Case Study: How the Australian Epilepsy Project taps tech to empower patients – Digital Nation – Emerging Tech
The Australian Epilepsy Project (AEP) aims to build a dataset on epilepsy and tap AI and cloud to help industry players better understand the condition.
Both chief investigator Graeme Jackson and digital and technology lead Anton de Weger told Digital Nation that as the world’s largest connected dataset, it would improve healthcare workers’ understanding of epilepsy and help patients better manage it.
“The motivation is to change the lives of patients. One in 50 people will have active epilepsy. Up to two percent of the population [and] more than 10 percent will have a seizure at some time in their life,” Jackson said.
“As a clinician and researcher, I want solutions at population scale.
“We’re on the cusp of [having] the ability to take the expertise that lives in a bricks-and-mortar hospital out through data to population scale.
“You can’t make a thousand epileptologists, but you can scale data trained by us and survey that population [so] everyone gets optimal care early in their disease.
“The healthcare consequences and the health economic consequences are enormous.”
The project forms part of The Florey Institute of Neuroscience and Mental Health and is also connected to the University of Melbourne and Austin Health.
The team’s work has led to a portal for clinicians to centralise reporting and machine learning is also being used to understand unstructured data.
“We went to AWS and decided to use them to provide all the hosting services and a lot of the other services that they provide around health care,” de Weger said.
“We use that as a basis for our system.
“We’ve developed a clinician’s portal which allows a neurologist to log in and view a standardised report, so we can deal with security and making sure that all of the information stays where it’s supposed to be.
“All of the data stays in the Australian environment. It’s all encrypted at rest,” de Weger said.
He added from here the team has started to further use AWS services to assist with analysing its data and machine learning models, and use capabilities around understanding unstructured data.
“For each of our patients, we’ve got information in their medical history, scans of faxes, letters, Word documents, PDFs.”

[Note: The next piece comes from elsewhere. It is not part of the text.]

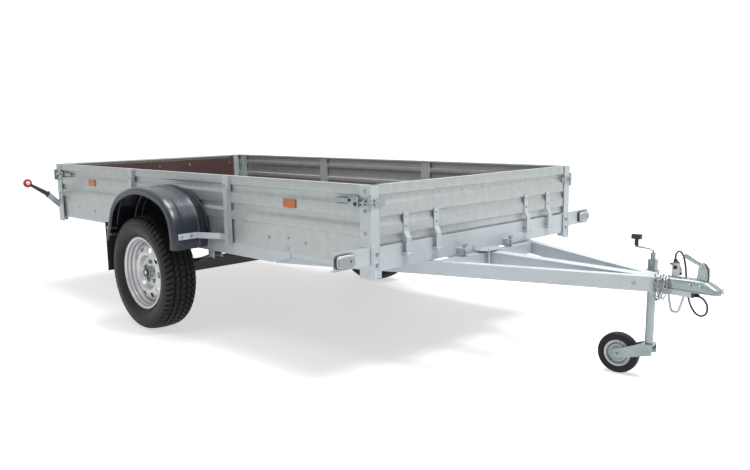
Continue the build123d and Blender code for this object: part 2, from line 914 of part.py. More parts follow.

The team is using AWS Textract to convert this unstructured information into text and “large language models to understand what it’s talking about in each of those sections”.
“We use a retrieval-augmented generation process where we ask the large language model to answer questions on that text based off the information that we provided,” de Weger said.
Jackson said that as a doctor, the platform has been a turning point.
“We’re building a modern healthcare platform connecting data in a standardised way, as a new standard of care for researchers so they can understand the disease and find treatments because nothing is static”.
He said the tools have been designed with clinicians in mind. Healthcare workers played a key role in the tech development, providing “guidance for how to design our products and where to focus their attention”.
“When I started two years ago, we had a couple of hundred participants and we’re trying to grow to 4000 participants. That size of a connected data set in epilepsy, would be one of the largest in the world with high resolution capability.
Patients are benefiting the most from access to insights that enable them to stay informed of their care.
Building scale
Next steps for the project include scaling and expanding into the paediatric space and continuing to build out insights.
De Weger said the project is starting to find correlations and patterns in the data, “which we think will build better insights and provide information to the neurologist.”
“We’re building a way of processing data around a complex organ like the brain that we could standardise and use to learn more about the brain and how the brain functions in other conditions.”
The work is also seeking to expand to cover children as well.
Meanwhile, de Weger said the plan is not to replace clinicians but use technology to gain “good quality outcomes for everybody that’s standardised”.
“That is how the future of how AI and technology can help in healthcare – fixing the protocol at the beginning for a period of time, so that you can build sequential small machine learning models and algorithms to enhance data and give a standardised output.”